Exercise directions:
Both the line containing "made = add_object(name, meshes[button.diameter], HORN, parts)" and the line containing "if empty is" are to be reproduced exactly, along with every line between them, and nothing more.

====== Entries shown

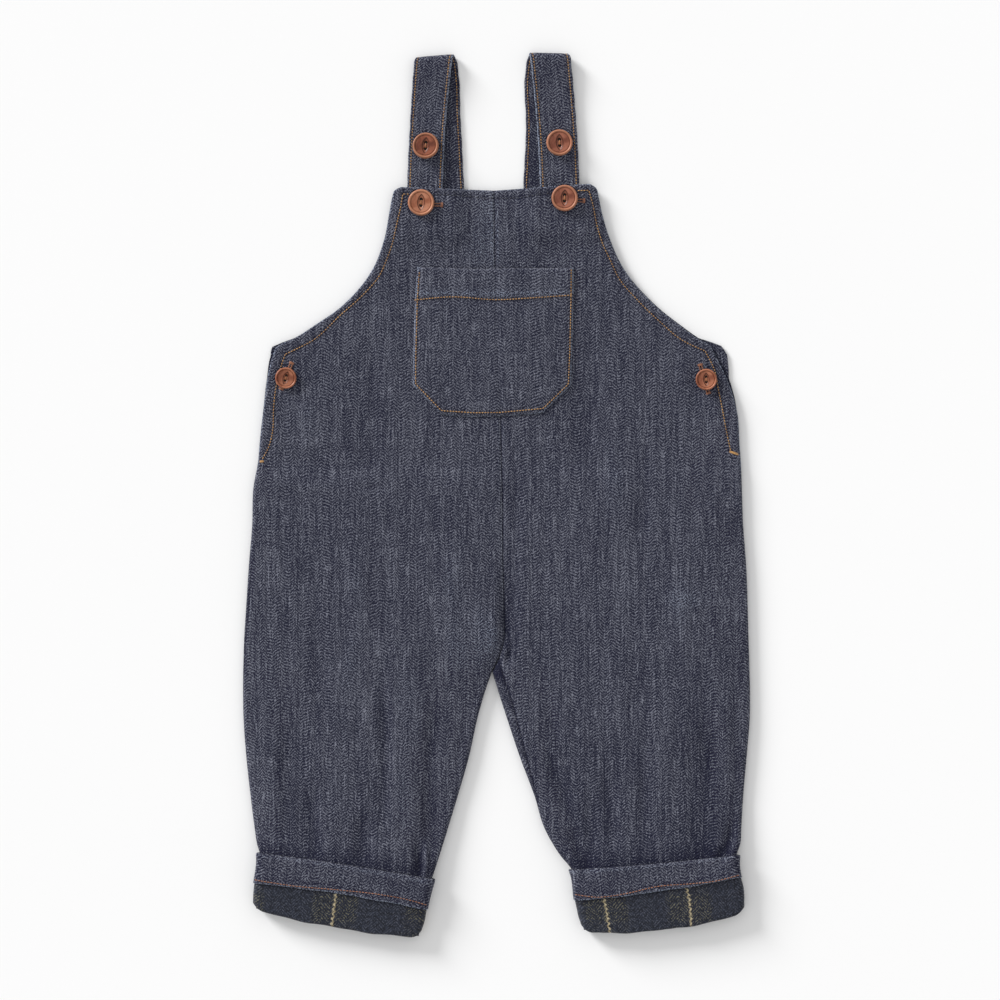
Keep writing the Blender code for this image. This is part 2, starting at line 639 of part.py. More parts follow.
def button_mesh(diameter, cutters):
    """A turned button with its rim, dished face, eye-shaped hollow and two holes."""
    r = diameter / 2
    profile = [(0, 1.9), (0.74 * r, 2.4), (0.82 * r, BUTTON_THICK), (0.93 * r, BUTTON_THICK),
               (r, 2.3), (r, 1.2), (0.86 * r, 0), (0, 0)]
    half = bmesh.new()
    points = [half.verts.new((x * MM, 0, z * MM)) for x, z in profile]
    for a, b in zip(points, points[1:]):
        half.edges.new((a, b))
    outline = bpy.data.meshes.new("button_outline")
    half.to_mesh(outline)
    half.free()
    turned = bpy.data.objects.new("button_turned", outline)
    cutters.objects.link(turned)
    screw = turned.modifiers.new("turn", "SCREW")
    screw.steps = screw.render_steps = BUTTON_STEPS
    screw.use_merge_vertices = True
    screw.merge_threshold = 0.00005
    for number, direction in enumerate((-1, 1)):
        bpy.ops.mesh.primitive_cylinder_add(
            vertices=8,
            radius=HOLE_RADIUS * diameter * MM,
            depth=3 * BUTTON_THICK * MM,
            location=(0, direction * HOLE_SPREAD * diameter * MM, 0),
        )
        add_cut(turned, f"hole_{number}", cutters)
    bpy.ops.mesh.primitive_uv_sphere_add(segments=10, ring_count=6, radius=1.0, location=(0, 0, 2.1 * MM))
    eye = bpy.context.object
    eye.data.transform(np_scale([share * diameter * MM for share in EYE]))
    add_cut(turned, "eye", cutters)
    graph = bpy.context.evaluated_depsgraph_get()
    mesh = bpy.data.meshes.new_from_object(turned.evaluated_get(graph))
    mesh.name = f"button_{diameter:.0f}"
    mesh.set_sharp_from_angle(angle=radians(35))
    for cutter in list(cutters.objects):
        bpy.data.objects.remove(cutter)
    return mesh


def np_scale(factors):
    matrix = np.identity(4)
    for axis, factor in enumerate(factors):
        matrix[axis, axis] = factor
    return [tuple(row) for row in matrix]


def add_cut(target, name, cutters):
    """Makes the newest object a cutter of the target."""
    cutter = bpy.context.object
    for home in list(cutter.users_collection):
        home.objects.unlink(cutter)
    cutters.objects.link(cutter)
    cutter.name = name
    cutter.hide_render = True
    cutter.display_type = "WIRE"
    cut = target.modifiers.new(name, "BOOLEAN")
    cut.operation = "DIFFERENCE"
    cut.object = cutter


def add_buttons(parts, cutters):
    """Six buttons, each lying on the cloth that it fastens."""
    meshes = {}
    for name, button in BUTTONS.items():
        if button.diameter not in meshes:
            meshes[button.diameter] = button_mesh(button.diameter, cutters)
        made = add_object(name, meshes[button.diameter], HORN, parts)
        if name.startswith("strap"):
            cloth = FRONT_LAYER_Z + STRAP_THICK / 2
        else:
            cloth = float(front_top(button.x, button.y))
        made.location = (button.x * MM, button.y * MM, (cloth + SEAM_GAP) * MM)
        made.rotation_euler.z = radians(button.turn)


def main():
    for old in list(bpy.data.objects):
        bpy.data.objects.remove(old)
    parts = collection_of("overalls")
    cutters = collection_of("cutters")
    cutters.hide_render = True
    add_panels(parts)
    add_cuffs(parts)
    add_straps(parts)
    add_pocket(parts)
    add_buttons(parts, cutters)


main()
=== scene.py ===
# %% [markdown]
# # Toddler bib overalls, dressed for the camera
# The packed model gives the garment's plain walls. This lesson lays finer cloth over each of them, sews it,
# buttons it, and dyes it, with painted shade and painted highlight in its colour. Every length in the tables is in
# millimetres, and right and left are the wearer's.

# %% Load the packed garment
from collections import namedtuple
from functools import partial
from math import ceil, cos, pi, radians, sin

import bmesh
import bpy
import numpy as np
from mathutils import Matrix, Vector
from mathutils.bvhtree import BVHTree


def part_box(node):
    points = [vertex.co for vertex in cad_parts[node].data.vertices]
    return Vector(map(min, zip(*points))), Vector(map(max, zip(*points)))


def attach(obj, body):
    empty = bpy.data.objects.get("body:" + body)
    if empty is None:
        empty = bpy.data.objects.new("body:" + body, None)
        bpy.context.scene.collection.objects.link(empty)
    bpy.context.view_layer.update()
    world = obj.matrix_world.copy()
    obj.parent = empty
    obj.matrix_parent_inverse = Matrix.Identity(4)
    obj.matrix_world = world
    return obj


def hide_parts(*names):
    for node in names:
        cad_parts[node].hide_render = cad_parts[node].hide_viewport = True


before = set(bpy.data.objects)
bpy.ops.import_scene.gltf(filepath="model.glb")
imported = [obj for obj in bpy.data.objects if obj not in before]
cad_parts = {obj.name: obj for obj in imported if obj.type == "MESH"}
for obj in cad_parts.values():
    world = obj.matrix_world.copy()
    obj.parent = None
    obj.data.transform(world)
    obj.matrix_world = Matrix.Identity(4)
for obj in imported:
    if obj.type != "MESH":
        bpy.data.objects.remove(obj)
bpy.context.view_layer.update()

MM = 0.001

# %% [markdown]
# ## The cut
# A maker drafts overalls from a few widths at known heights. The same is done here: a row for each height says
# where the side edge and the middle seam lie, and a smooth curve joins the rows. Reading the outline from a
# table keeps every layer on the same lines, from the cloth to its stitches.

# %% Sections of the bib and body, then of each leg
WALL = 1.5
SEAM_GAP = 0.04
ROLL_WIDTH = 3.0
ROLL_HEIGHT = 2.7
ROLL_FLAT = 0.7
OPEN_TOP = 4.4
CLOSED_TOP = 2 * ROLL_HEIGHT
FOLD_FADE = 3.5


def rows_of(kind, rows):
    """A table's rows, with a name for each column."""
    return [kind(*row) for row in rows]


Body = namedtuple("Body", "seam_y seam_x right_x right_y left_x left_y right_back left_back")
BODY = rows_of(Body, [
    (210.8, -1.5, -66, 213.2, 64.5, 215.4, -1.5, -1.5), (208, -1.5, -70, 211.2, 68.6, 212.8, -1.5, -1.5),
    (203.5, -1.5, -71.8, 206.8, 70.4, 207, -1.2, -1.2), (196, -1.4, -73.6, 198, 72.2, 198.2, -0.8, -0.8),
    (176, -1.1, -77.6, 177, 78.4, 177.2, 0, 0), (155, -0.8, -86.2, 155.4, 88.8, 155.4, 0, 0),
    (140, -0.4, -97, 140.8, 100.6, 140.6, 0, 0.4), (129, 0, -109, 129.2, 112.4, 128.8, 0, 0.8),
    (118.5, 0.4, -124, 118.9, 125.6, 118.4, 0, 1), (109, 0.8, -139, 109.2, 138.3, 109, 0.3, 1.4),
    (101.5, 1.1, -151.8, 103, 147.4, 103.6, 3.1, 7.8), (96, 1.3, -154.4, 97, 150.9, 97.4, 1.6, 8.4),
    (80, 1.9, -158.2, 81, 158.8, 81.4, 0.4, 1.7), (57, 2.7, -161.2, 58, 166.2, 58, 0, 0),
    (36, 3.3, -163.6, 36, 167.8, 36, 0, 0), (24, 3.6, -164.6, 24, 168.7, 24, 0, 0),
    (6, 4, -167.8, 6, 169.4, 6, 0, 0), (-20, 4.3, -168.7, -20, 170.3, -20, 0, 0),
    (-48, 4.6, -171, -48, 172.4, -48, 0, 0), (-82, 5.3, -173.2, -82, 173.6, -82, 0, 0),
    (-98, 5.2, -174.2, -98, 174, -98, 0, 0), (-109.5, 2.3, -174.6, -109.5, 174.4, -109.5, 0, 0),
    (-121, -3, -174.9, -121, 174.7, -121, 0, 0),
])

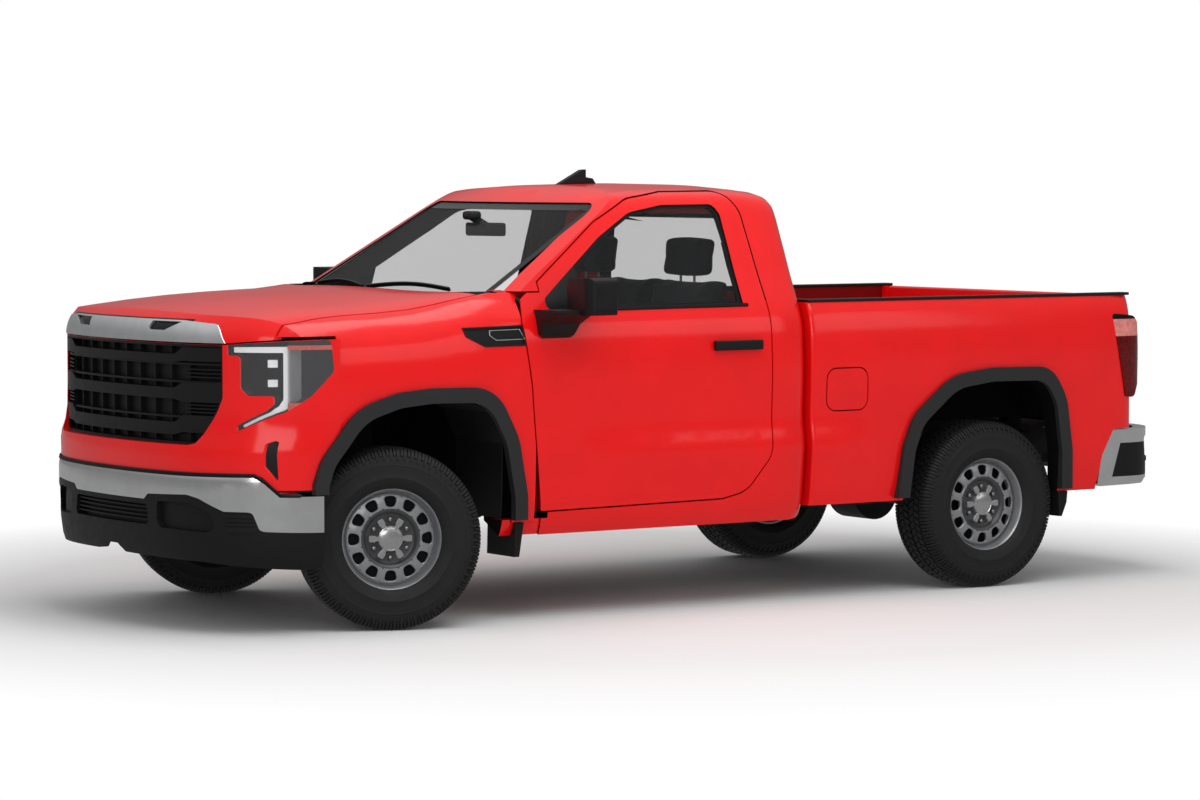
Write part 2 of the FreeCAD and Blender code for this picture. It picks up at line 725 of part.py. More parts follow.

============

Written response:
        made = add_object(name, meshes[button.diameter], HORN, parts)
        if name.startswith("strap"):
            cloth = FRONT_LAYER_Z + STRAP_THICK / 2
        else:
            cloth = float(front_top(button.x, button.y))
        made.location = (button.x * MM, button.y * MM, (cloth + SEAM_GAP) * MM)
        made.rotation_euler.z = radians(button.turn)


def main():
    for old in list(bpy.data.objects):
        bpy.data.objects.remove(old)
    parts = collection_of("overalls")
    cutters = collection_of("cutters")
    cutters.hide_render = True
    add_panels(parts)
    add_cuffs(parts)
    add_straps(parts)
    add_pocket(parts)
    add_buttons(parts, cutters)


main()
=== scene.py ===
# %% [markdown]
# # Toddler bib overalls, dressed for the camera
# The packed model gives the garment's plain walls. This lesson lays finer cloth over each of them, sews it,
# buttons it, and dyes it, with painted shade and painted highlight in its colour. Every length in the tables is in
# millimetres, and right and left are the wearer's.

# %% Load the packed garment
from collections import namedtuple
from functools import partial
from math import ceil, cos, pi, radians, sin

import bmesh
import bpy
import numpy as np
from mathutils import Matrix, Vector
from mathutils.bvhtree import BVHTree


def part_box(node):
    points = [vertex.co for vertex in cad_parts[node].data.vertices]
    return Vector(map(min, zip(*points))), Vector(map(max, zip(*points)))


def attach(obj, body):
    empty = bpy.data.objects.get("body:" + body)
    if empty is None:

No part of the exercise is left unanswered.